Dataset excerpt:

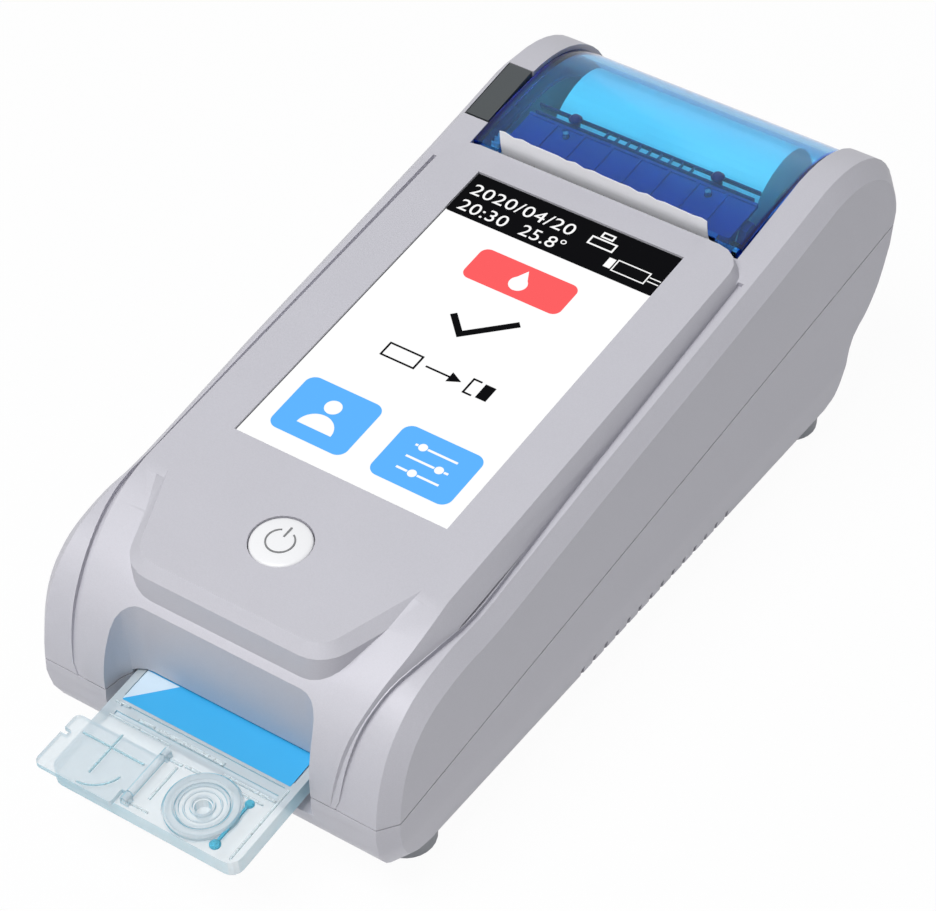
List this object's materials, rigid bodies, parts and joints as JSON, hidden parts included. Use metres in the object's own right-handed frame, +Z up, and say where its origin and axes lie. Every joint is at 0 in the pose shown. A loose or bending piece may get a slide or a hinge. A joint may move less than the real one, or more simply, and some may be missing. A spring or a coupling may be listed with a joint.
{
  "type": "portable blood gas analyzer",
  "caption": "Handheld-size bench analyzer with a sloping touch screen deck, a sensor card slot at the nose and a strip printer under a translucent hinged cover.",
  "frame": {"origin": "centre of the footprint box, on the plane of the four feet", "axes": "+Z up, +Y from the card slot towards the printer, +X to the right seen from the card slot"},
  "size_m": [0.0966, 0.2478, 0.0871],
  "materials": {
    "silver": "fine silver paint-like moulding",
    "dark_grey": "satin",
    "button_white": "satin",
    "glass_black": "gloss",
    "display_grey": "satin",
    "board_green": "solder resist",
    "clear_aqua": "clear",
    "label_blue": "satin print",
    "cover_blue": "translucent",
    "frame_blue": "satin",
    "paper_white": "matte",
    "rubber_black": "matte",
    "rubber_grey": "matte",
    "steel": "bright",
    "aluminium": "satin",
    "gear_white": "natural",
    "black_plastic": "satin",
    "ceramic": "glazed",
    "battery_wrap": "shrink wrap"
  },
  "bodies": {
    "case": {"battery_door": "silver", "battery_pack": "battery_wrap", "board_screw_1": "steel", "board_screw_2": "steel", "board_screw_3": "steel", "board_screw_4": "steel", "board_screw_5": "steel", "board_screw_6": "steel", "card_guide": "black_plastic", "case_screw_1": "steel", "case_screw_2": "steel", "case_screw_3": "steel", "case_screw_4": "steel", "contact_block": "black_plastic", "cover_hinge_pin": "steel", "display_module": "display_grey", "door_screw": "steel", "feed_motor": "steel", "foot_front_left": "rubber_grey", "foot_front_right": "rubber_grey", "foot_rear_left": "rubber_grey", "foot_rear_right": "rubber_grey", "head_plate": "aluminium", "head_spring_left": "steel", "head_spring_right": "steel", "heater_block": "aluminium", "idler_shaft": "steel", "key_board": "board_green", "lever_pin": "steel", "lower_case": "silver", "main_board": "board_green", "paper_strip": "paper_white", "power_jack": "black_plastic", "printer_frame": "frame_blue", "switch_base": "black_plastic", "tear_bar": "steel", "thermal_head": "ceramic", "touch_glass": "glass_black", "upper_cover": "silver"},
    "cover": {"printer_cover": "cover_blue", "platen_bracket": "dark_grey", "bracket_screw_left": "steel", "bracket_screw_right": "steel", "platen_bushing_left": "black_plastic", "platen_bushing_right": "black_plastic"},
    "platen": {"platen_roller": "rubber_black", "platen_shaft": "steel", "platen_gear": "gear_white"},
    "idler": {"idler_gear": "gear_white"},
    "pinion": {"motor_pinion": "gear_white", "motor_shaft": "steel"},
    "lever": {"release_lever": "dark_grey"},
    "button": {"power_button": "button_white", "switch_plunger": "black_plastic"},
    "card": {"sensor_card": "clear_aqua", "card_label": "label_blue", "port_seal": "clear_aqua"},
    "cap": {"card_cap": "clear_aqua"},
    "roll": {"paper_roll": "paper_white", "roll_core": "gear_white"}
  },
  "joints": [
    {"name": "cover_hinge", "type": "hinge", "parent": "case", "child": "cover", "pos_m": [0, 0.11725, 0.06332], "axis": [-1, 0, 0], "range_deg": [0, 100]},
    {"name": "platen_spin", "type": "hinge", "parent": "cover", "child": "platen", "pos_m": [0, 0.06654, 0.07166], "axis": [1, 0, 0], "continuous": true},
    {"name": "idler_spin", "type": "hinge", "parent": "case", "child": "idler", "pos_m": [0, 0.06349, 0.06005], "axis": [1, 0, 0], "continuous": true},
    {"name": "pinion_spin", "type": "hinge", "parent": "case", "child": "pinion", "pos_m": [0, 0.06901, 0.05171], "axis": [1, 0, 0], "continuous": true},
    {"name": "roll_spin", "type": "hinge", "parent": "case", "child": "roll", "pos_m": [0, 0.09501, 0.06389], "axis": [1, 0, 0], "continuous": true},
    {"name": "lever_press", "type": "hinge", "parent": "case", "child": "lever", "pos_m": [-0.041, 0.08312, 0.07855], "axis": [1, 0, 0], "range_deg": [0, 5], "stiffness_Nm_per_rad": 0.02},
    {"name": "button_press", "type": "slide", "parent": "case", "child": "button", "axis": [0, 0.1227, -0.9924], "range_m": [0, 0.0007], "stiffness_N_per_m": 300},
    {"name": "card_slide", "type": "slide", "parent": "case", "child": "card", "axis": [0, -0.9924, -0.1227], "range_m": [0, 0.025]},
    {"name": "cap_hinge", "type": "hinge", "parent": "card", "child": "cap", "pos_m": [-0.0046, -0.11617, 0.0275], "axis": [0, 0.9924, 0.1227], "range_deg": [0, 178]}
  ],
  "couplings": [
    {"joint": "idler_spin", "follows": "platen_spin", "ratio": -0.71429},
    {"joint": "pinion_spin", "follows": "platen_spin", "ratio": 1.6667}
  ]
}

What needs to be done:
Filter lines by "joints" and return each hit.

Finished answer:
List this object's materials, rigid bodies, parts and joints as JSON, hidden parts included. Use metres in the object's own right-handed frame, +Z up, and say where its origin and axes lie. Every joint is at 0 in the pose shown. A loose or bending piece may get a slide or a hinge. A joint may move less than the real one, or more simply, and some may be missing. A spring or a coupling may be listed with a joint.
  "joints": [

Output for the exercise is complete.